Когда я уйду, я буду смотреть на тебя и буду нас помнить. Наши тела слились вместе. В комнате косой луч света. Чашки с кофейной гущей. На тарелке крошки от круассана. Одна тарелка. Мы разделили её, помнишь?
Твое дыхание на моей коже. Твоя рука на моей груди. Твоя нога перекинута через мою. Твоя плоть. Моя плоть. Соединены. Приклеены. Навсегда. Навсегда.
Ты слышишь, доктор, большая шишка, Марлоу Кейн?
Навсегда. Неважно кто касается тебя. Кто трахается с таким твоим великолепным, большим, грязным хуем.

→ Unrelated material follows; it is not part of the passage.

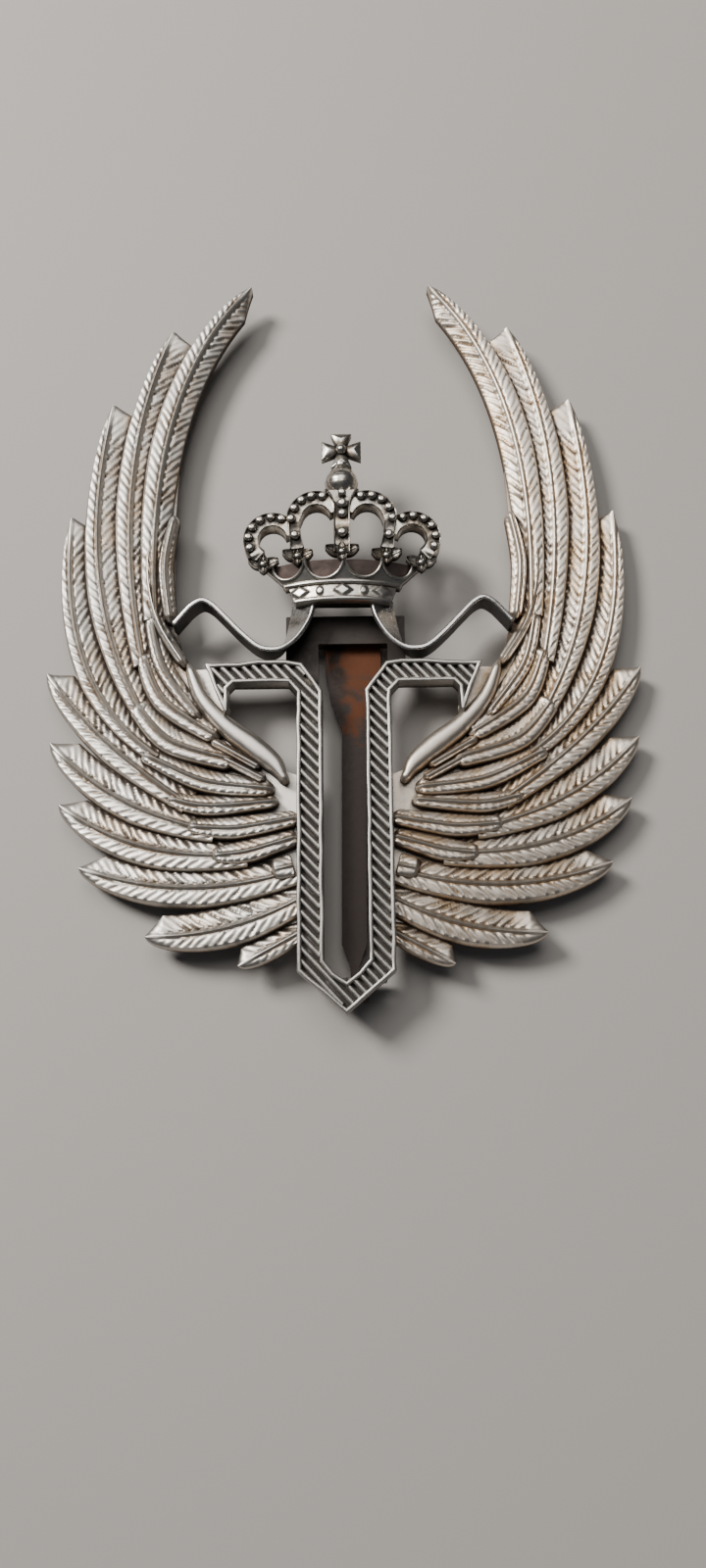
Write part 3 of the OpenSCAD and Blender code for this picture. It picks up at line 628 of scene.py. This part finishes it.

Я знаю, что нравится длинному херу большого папочки. Я знаю все твои секреты.
Ты думаешь я не знаю сколько пизд было у тебя. Они такие же гладкие, как у меня? Они выкрикивают твоё имя, когда ты трахаешь их в задницу?
Тебе это нравится, не так ли?
Сначала в рот, затем, когда твой ненасытный хер хорошенько поработает в пизде, ты разворошишь задницу. И после ты приносишь этот дерьмовый хуй домой и кладешь его в мой рот.
Ты мудак, вот ты кто! Я до сих пор насквозь пропитана твоей гребаной спермой.
Там было гораздо больше, четыре страницы всё той же ревнивой, грубой, абсолютно беспочвенной бредятины — я всегда был ей верен — и не хочу продолжать. Вы получили представление. Я был беспечным, слепым глупцом, который так и не понял, насколько сильно она любила меня. А я не чувствовал, и даже не догадывался. Я любил её, но не так, как любила меня она.
Дерево понимает, что горит, только лишь когда встречается с пламенем. Оливия была моим пламенем. Она подожгла меня. Она заставила меня осознать, что чувствовала бедная, сломленная Мария: всепоглощающее желание обладать кем-либо настолько огромно, что лучше выбрать смерть, чем потерять всё это. Я никогда никого не терял. До сих пор. Сейчас я потерял её в тот же самый момент, как я лишился её присутствия.
С грустью вспоминаю те времена, когда Мария говорила мне: «Пойдем спать». Я, легонько поцеловав её лоб спешил вновь погрузиться в свою работу. Совершенно справедливо ею это было истолковано, как отсутствие эмоций. Если бы Оливия попросила меня вернуться в постель, я ни при каких обстоятельствах не направился бы в противоположную сторону.
Я так долго хранил это письмо. Как будто я заслуживал все эти страдания. Заслуживал читать её сумасшедшую ложь. Сейчас же я подошел к камину, включил газ и наблюдал, как разгорается пламя. Бросил в него письмо и смотрел, как его оранжевые языки лижут по краям бумажек. Поджариваются, скручиваются и в конце поглощаются им, до полного превращения в чёрный пепел, который проваливается сквозь решётку. Это было поэтично.
Кремация письма Марии.
Я смотрел, как пепел вылетел в комнату и впервые за всё это время не ощущал ни вины, ни ярости, только лишь затянувшееся чувство огромной потери своих детей и их потерь: они не пойдут в детский сад, не научатся отлично кататься на велосипеде, не влюбятся, не женятся и не познают радости иметь собственных детей.
«Время — лучшее лекарство. Со временем станет легче», - говорят все, но время ничего не значит. Я всю ночь ещё видел языки пламени в их глазах, пока бежал к ним, как в замедленной съёмке.
Мне сегодня было так больно, как никогда не было раньше и, надеюсь, никогда не будет.
Глава 20
Несмотря на то, что прежде чем уйти от доктора Кейна, утром мы дважды занимались сексом, мне весь день его ужасно не хватало; и даже зная о нашей с ним запланированной на следующий день встрече, я сочла невозможным ждать ещё одну ночь, ещё одно утро и ещё один день, когда снова с ним увижусь. Поэтому я позвонила Берилл и она сообщила мне, что если я приду до ухода его последнего пациента в 5-30, то она сможет записать меня.
Я долго собиралась. Нанесла мои новые духи. Потому что знала, как нравится Марлоу играть с моими волосами, гладить их, наматывать их на кулак, вымыла их и расчесала до блеска. Затем убрала их от лица, надев синий бархатный ободок.